Marc Calon: ‘Grenzen open is ons grootste lobbypunt’
Nee, het inkomen van de Nederlandse boer is volgens Calon eigenlijk maar van een paar elementen afhankelijk. „Dat is 1 de markt, 2 het weer en 3 het beleid, voor 99 procent gewoon Europees landbouwbeleid.” De grootste zorg hierbij, aldus Calon, is de protectionistische geest die in de omliggende landen rondwaart.
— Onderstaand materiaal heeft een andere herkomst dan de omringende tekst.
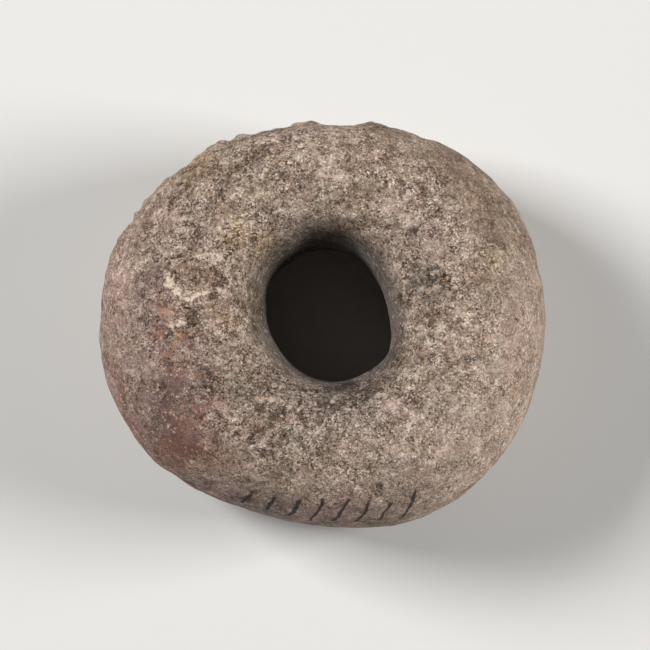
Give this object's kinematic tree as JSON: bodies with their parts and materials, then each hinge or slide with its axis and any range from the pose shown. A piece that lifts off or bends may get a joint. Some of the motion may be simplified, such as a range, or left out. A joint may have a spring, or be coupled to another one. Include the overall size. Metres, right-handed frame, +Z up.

Een ontwikkeling die hij schetst als het grootste probleem voor de Nederlandse landbouw. „We komen uit een tijd, twee jaar geleden, dat we verkiezingen hadden in Frankrijk, Nederland en in Duitsland.” En in al deze landen hadden verschillende politici volgens Calon de focus op slechts een paar agendapunten: weg met de euro en uit de EU. „Er is een hele sterke protectionistische trend in de maatschappij. De Brexit is daar een vervolg van.”
Protectionisme
Deze tendens van protectionisme is volgens Calon een gevolg van de globalisering. „In 1990 organiseerden wij akkerbouwacties gericht op het open gaan van grenzen. De essentie van deze acties: open grenzen leidt tot productie daar waar dat het beste kan en de markt moet bepalen waar het gebeurt. Dat leidt tot een hogere economische groei en hoger welzijn en hogere welvaart.” Het was de trend van de jaren 80 en 90. Calon: „We zijn een heel eind die kant op gegaan. Aan die handel hebben we ook heel veel geld verdiend en het welzijn in de wereld is ook enorm omhoog gegaan. Dat is een hele goeie zaak geweest. Maar als zo vaak in het leven, het is als een slinger die heen en weer gaat.” Want nu dertig, veertig jaar na dato is het beeld volgens Calon compleet gedraaid. „Je ziet nu overal in de westerse wereld, iets wat ik nooit had verwacht had, een antibeweging: protectionisme. Trump is hier het beste voorbeeld van.”
Open grenzen
Protectionisme als grootste probleem van de Nederlandse landbouw? Ja, omdat de Nederlandse landbouw, aldus Calon, het tijdperk van Hansje Brinker echt ontgroeid is en al lang niet meer alleen voor de 17 miljoen mensen in Nederland produceert. „Onze landbouw produceert voor een heel groot deel voor West-Europa. En als landen protectionistische neigingen krijgen of de koerswisselverhouding komt onder druk, dan is dat allemaal ten nadele van de export en handel. Het grootste probleem voor de Nederlandse landbouw is dus een oplossing op de vraag hoe houden wij de grenzen open en op een nette manier. Maar ook hoe houden wij die euromunt in stand en hoe houden wij de zaak stabiel, want daar is een exporterend land echt bij gebaat.” En de exporttendens van landbouwproducten is volgens Calon alleen nog maar stijgende. „Ons grootste lobbypunt is dan ook; zorg dat die grenzen open blijven en zorg dat die handel goed blijft.”
Brexit als voorbeeld
Mooi voorbeeld, aldus de LTO-voorzitter, is de Brexit. „Daar ligt op vier niveaus het probleem en het eerste hebben we nu al. Dat is de koerswisselingsverhouding. Het Engelse pond is nu al 20 procent in waarde gedaald en daarmee zijn onze producten die we daarheen brengen 20 procent duurder geworden ten opzichte van de concurrent daar ter plekke. Tweede probleem is de operationele ellende aan de grens. Het derde punt zijn de verschillende standaards en het vierde probleem is dat wij als Nederland een land van open grenzen en van handel zijn. Er zijn hier maar weinig sectoren die nationaal georiënteerd zijn.” Dat is ook meteen een van de kritiekpunten van Calon op de landbouwvisie van minister Schouten. „Nederland zit toch een beetje als Hansje Brinker naar de eigen navel te staren. Dat is iets van vijfhonderd jaar geleden. Wij leven nu in West-Europa en in een internationale wereld. Daar zijn we als Nederland ook heel erg sterk in.”